[Directions] Scan the listing below. Report each line that includes "frame".
/---
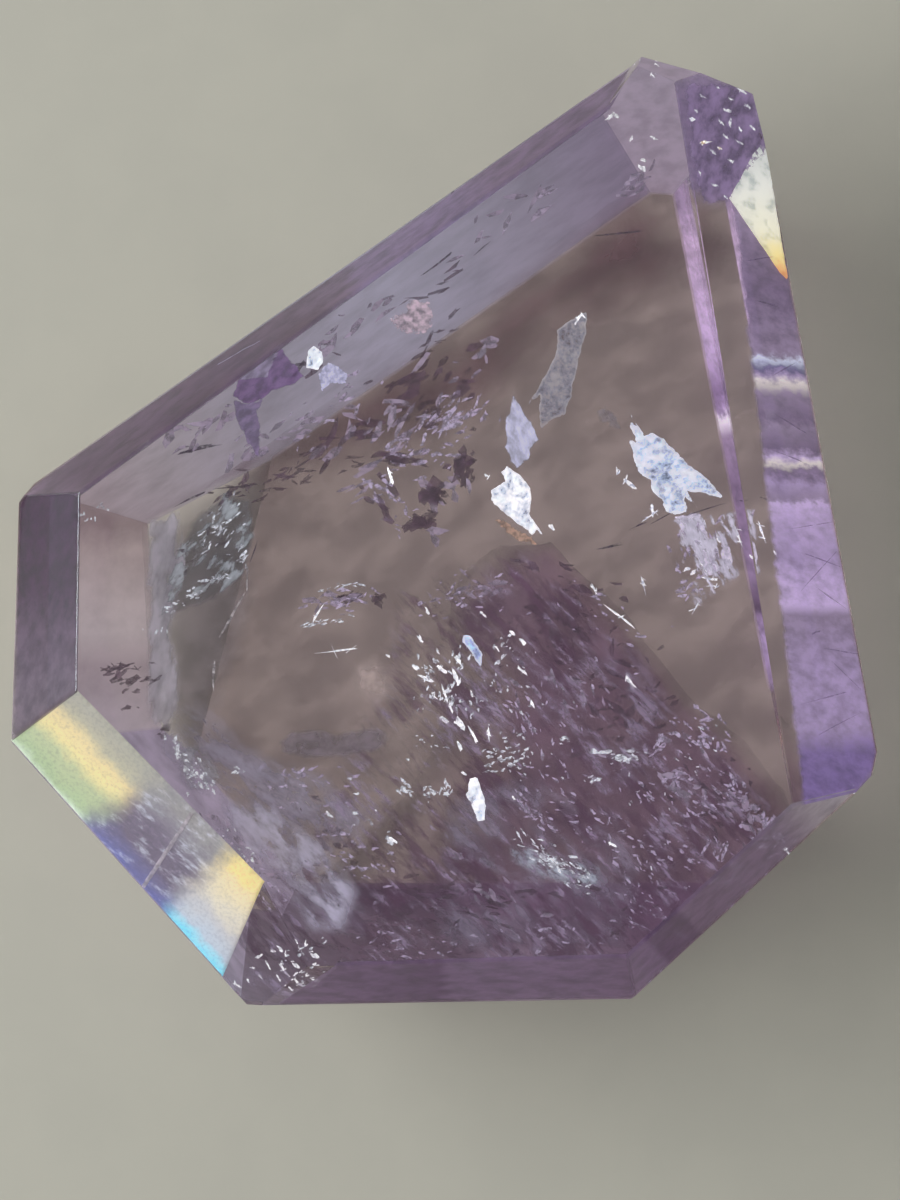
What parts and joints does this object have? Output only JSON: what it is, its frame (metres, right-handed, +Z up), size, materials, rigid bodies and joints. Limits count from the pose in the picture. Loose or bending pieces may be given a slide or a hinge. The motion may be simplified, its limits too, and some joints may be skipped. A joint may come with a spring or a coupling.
{
  "type": "amethyst palm stone",
  "caption": "Freeform faceted palm stone of clear pale purple quartz with a flat table, flat base, crown and pavilion facets, colour zones and silvery inner fractures.",
  "frame": {"origin": "centre of the bounding box in plan, on the plane of the flat base the stone rests on", "axes": "+Z up out of the table (the thin direction), +Y along the longest direction towards the pointed end, +X across, with the long slanted side on the -X +Y side"},
  "size_m": [0.0606, 0.0658, 0.0155],
  "materials": {
    "amethyst": "polished clear quartz, pale purple, with slightly worn facet edges"
  },
  "bodies": {
    "root": {"amethyst_stone": "amethyst"}
  },
  "joints": []
}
\---
[Written answer]
What parts and joints does this object have? Output only JSON: what it is, its frame (metres, right-handed, +Z up), size, materials, rigid bodies and joints. Limits count from the pose in the picture. Loose or bending pieces may be given a slide or a hinge. The motion may be simplified, its limits too, and some joints may be skipped. A joint may come with a spring or a coupling.
  "frame": {"origin": "centre of the bounding box in plan, on the plane of the flat base the stone rests on", "axes": "+Z up out of the table (the thin direction), +Y along the longest direction towards the pointed end, +X across, with the long slanted side on the -X +Y side"},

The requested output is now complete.